Legal & Compliance Considerations
Navigating the legal landscape is critical to both preventing hijacking and mitigating fallout when it occurs. Brands must align their affiliate programs, advertising disclosures, and data‑handling practices with regulatory requirements to avoid enforcement actions and reputational damage.
- FTC Guidelines
- Affiliate Disclosure: The FTC’s Endorsement Guides mandate clear, conspicuous disclosures of material connections in affiliate marketing, using straightforward language (e.g., “I may earn a commission”) before any call to action.

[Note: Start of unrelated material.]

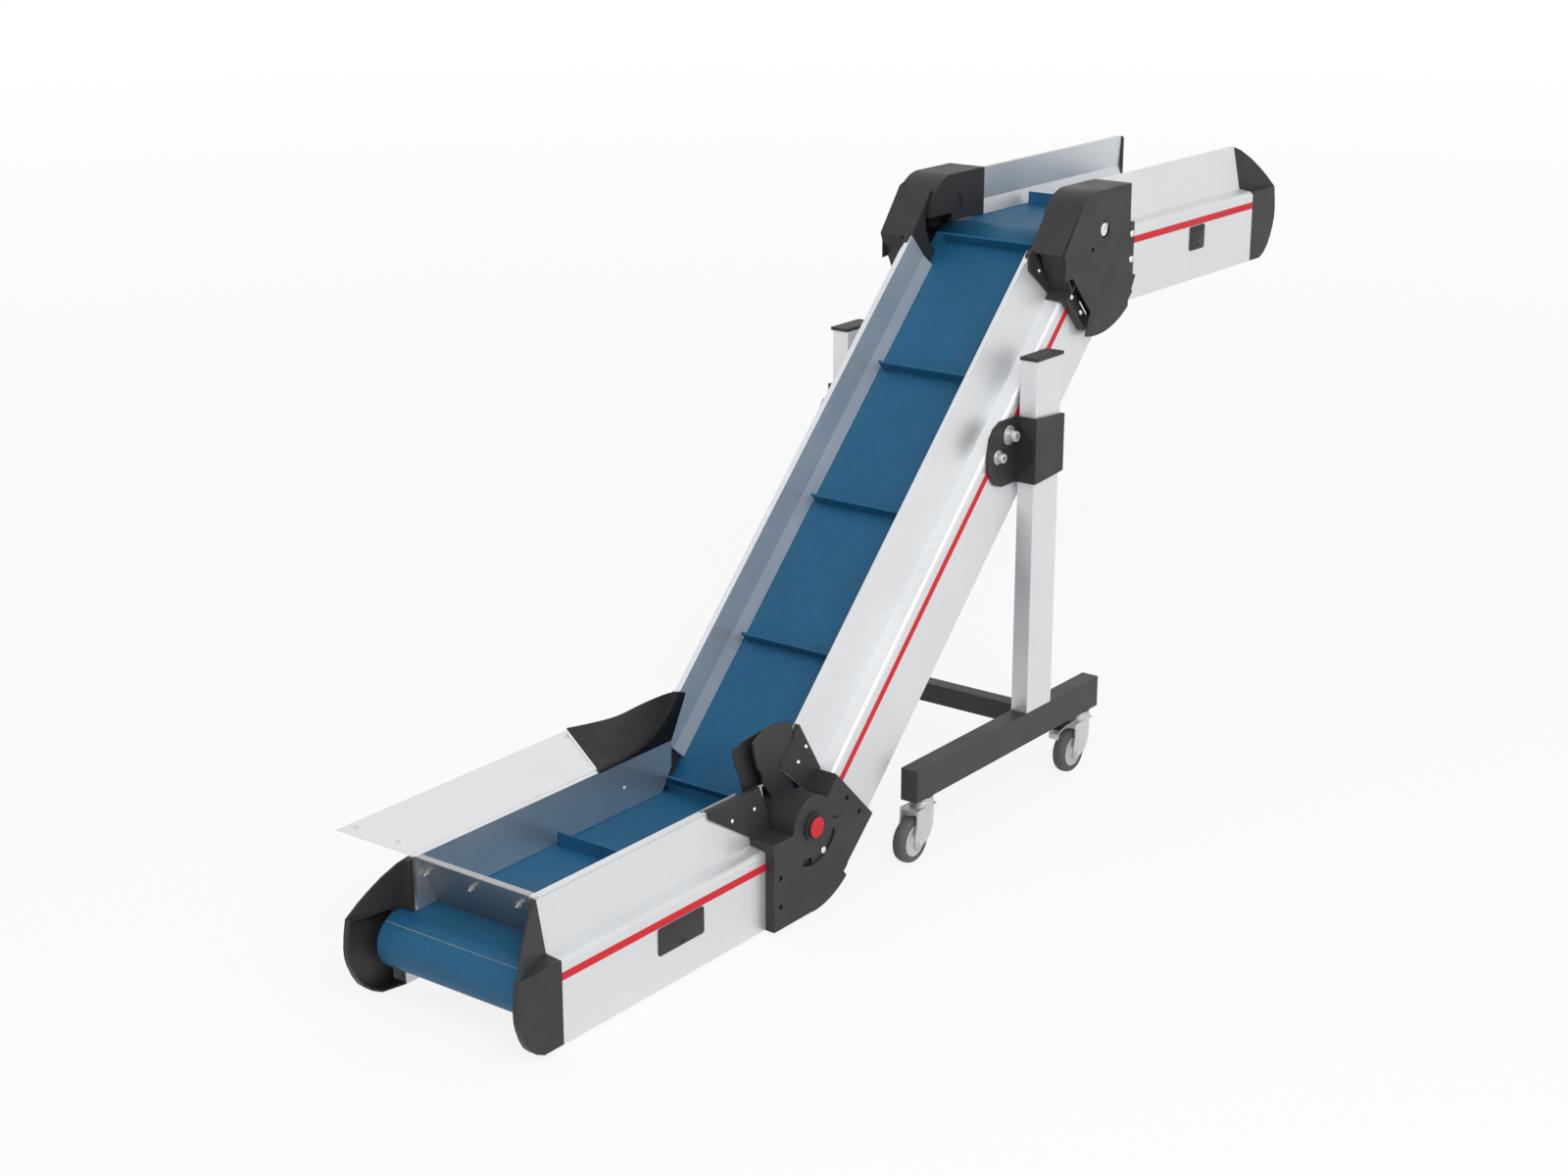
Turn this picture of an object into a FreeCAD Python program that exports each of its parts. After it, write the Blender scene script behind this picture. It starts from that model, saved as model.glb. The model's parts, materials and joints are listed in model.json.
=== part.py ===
import FreeCAD, Part
import os
import re
import Sketcher

# Angle conveyor with a level infeed, a steep incline and a level discharge, carried by a stand
# on four castors. Millimetres; +X runs from infeed to discharge and +Z is up. The origin is on
# the floor under the middle of the machine's outer box.
#
# Each section has a frame of its own: X runs along it, Z is the height above its underside and
# Y = 0 is the belt's middle. The near side is -Y and the far side is +Y. A depth is measured
# inwards from the outer face of a side profile, so what stands outside it has a negative depth.

SIZES = (
    # name, millimetres or degrees
    ("half_width", 175),
    ("infeed_clearance", 7.6),
    ("infeed_length", 644.3),
    ("incline_angle", 45),
    ("rise", 838),
    ("discharge_length", 547.7),
    ("body_height", 134),
    ("body_depth", 30),
    ("ledge_rise", 3),
    ("lean_rise", 82.6),
    ("lean_depth", 46.2),
    ("lean_inner_depth", 55.4),
    ("lean_waist_rise", 24),
    ("lean_waist_depth", 52.5),
    ("profile_wall", 3),
    ("edge_radius", 6),
    ("strip_depth", 59),
    ("strip_gap", 0.8),
    ("belt_drop", 3.5),
    ("belt_thickness", 3),
    ("belt_edge_depth", 33.5),
    ("drum_radius", 41.7),
    ("drum_gap", 0.3),
    ("drum_setback", 14.6),
    ("drum_end_depth", 35.5),
    ("axle_radius", 10),
    ("bed_thickness", 3),
    ("bed_setback", 18),
    ("bed_lip", 6),
    ("return_ledge", 62),
    ("cleat_height", 25),
    ("cleat_thickness", 4),
    ("cleat_edge_depth", 66),
    ("cleat_pitch", 281.5),
    ("cleat_first", 310),
    ("cleat_incline_first", 70),
    ("cleat_discharge_first", 190),
    ("cap_reach", 97),
    ("cap_wall", 3),
    ("cap_inner_depth", 57),
    ("cap_front_depth", 8),
    ("cap_band_width", 8),
    ("cap_wing_thickness", 4),
    ("pivot_rise", 13.5),
    ("low_boss_radius", 52),
    ("boss_wall", 4),
    ("boss_depth", 24.5),
    ("far_boss_depth", 58.8),
    ("pivot_gap", 0.05),
    ("swing_gap", 5),
    ("seat_gap", 0.3),
    ("plate_outer", 17.7),
    ("plate_thickness", 2.5),
    ("plate_gap", 0.5),
    ("inner_plate_thickness", 5.5),
    ("low_disc_radius", 150),
    ("low_plate_back", 103),
    ("low_plate_rise", 15.5),
    ("low_slot_radius", 60),
    ("low_slot_half_width", 7),
    ("low_slot_start_angle", -111),
    ("low_slot_sweep", 82),
    ("knuckle_hole_radius", 4.5),
    ("flap_length", 89),
    ("low_seam_angle", 38),
    ("low_incline_reach", 156),
    ("low_incline_rise", 9),
    ("shell_wall", 3),
    ("flap_thickness", 4),
    ("guard_thickness", 2),
    ("guard_depth", 61.1),
    ("hood_depth", 56.5),
    ("outer_guard_depth", 43),
    ("outer_guard_thickness", 5),
    ("button_radius", 18.5),
    ("button_height", 8),
    ("button_ring_radius", 24),
    ("button_ring_height", 4),
    ("high_disc_radius", 185.5),
    ("high_hood_radius", 70.5),
    ("high_boss_radius", 30),
    ("high_plate_end", 60),
    ("high_cover_end", 44),
    ("high_box_back", 43),
    ("high_box_rise", 11),
    ("high_shoe_reach", 43),
    ("high_shoe_height", 95),
    ("high_wall_spread", 24),
    ("high_window_offset", 18),
    ("high_window_radius", 15),
    ("high_window_depth", 9),
    ("bend_high_radius", 60),
    ("hopper_sheet", 1.5),
    ("hopper_sheet_depth", 59.3),
    ("hopper_far_overlap", 16.8),
    ("hopper_near_setback", 103),
    ("flare_reach", 282.7),
    ("flare_setback", 56.5),
    ("flare_fold_setback", 167.5),
    ("front_plate_foot", 42),
    ("post_gap", 6),
    ("post_depth", 33),
    ("post_width", 80),
    ("post_centre", 1230),
    ("post_top", 804.4),
    ("post_cap_height", 6),
    ("post_cap_overhang", 3),
    ("post_cap_plug", 15),
    ("tube_wall", 3),
    ("beam_start", 847),
    ("beam_length", 590),
    ("beam_height", 57.5),
    ("beam_bottom", 110.4),
    ("cross_width", 32),
    ("cross_height", 36),
    ("bracket_bottom", 590.5),
    ("bracket_height", 116),
    ("bracket_wall", 6),
    ("bracket_fit", 0.5),
    ("tilt_pivot_x", 1159.3),
    ("tilt_pivot_z", 678.2),
    ("tilt_pin_radius", 8),
    ("bracket_taper", 7),
    ("pocket_radius", 278),
    ("pocket_depth", 4.5),
    ("pocket_rise", 55),
    ("pocket_inset", 6.3),
    ("tilt_slot_radius", 47),
    ("tilt_slot_angle", -137),
    ("tilt_bolt_radius", 6),
    ("wheel_radius", 40),
    ("tyre_width", 25),
    ("hub_radius", 28),
    ("hub_width", 29),
    ("wheel_axle_radius", 5),
    ("castor_trail", 32.5),
    ("castor_front", 38),
    ("castor_rear", 38),
    ("fork_inner", 31),
    ("fork_leg", 3),
    ("fork_dome_radius", 23),
    ("fork_dome_height", 14),
    ("fork_top_gap", 0.5),
    ("stem_radius", 6),
    ("stem_length", 12),
    ("cover_thickness", 2),
    ("cover_bottom", 55.5),
    ("cover_height", 45),
    ("cover_notch_radius", 5),
    ("infeed_cover_start", 215),
    ("infeed_cover_length", 108.5),
    ("discharge_cover_start", 300),
    ("discharge_cover_length", 55),
)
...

- Advertising Truthfulness: All paid ads—even those served by affiliates or partners—must not be deceptive or misleading. Violations can result in fines up to $43,792 per incident under the FTC Act.
- GDPR & CCPA
- Data Breach Reporting: Under GDPR, organizations have 72 hours to notify supervisory authorities of personal data breaches; CCPA requires businesses to implement “reasonable security procedures” to protect California residents’ data and report breaches promptly.
- Privacy by Design: Embed data‑minimization, purpose limitation, and user‑consent mechanisms into all marketing technologies—especially when using affiliate or third‑party tracking links—to reduce liability in phishing‑style hijacks.
- Contractual & Enforcement Strategies
- Program Terms: Include explicit clauses in affiliate and reseller agreements that prohibit URL hijacking, outline penalty structures, and reserve the right to audit compliance.
- Takedown Procedures: Establish a legal playbook for rapid domain takedowns (via DMCA or UDRP) and coordination with ad networks to suspend fraudulent accounts.
By integrating these technical safeguards, monitoring protocols, and legal frameworks, you’ll fortify your brand against the full spectrum of URL hijacking threats —across paid, organic, and native channels, —while ensuring compliance with evolving regulatory standards.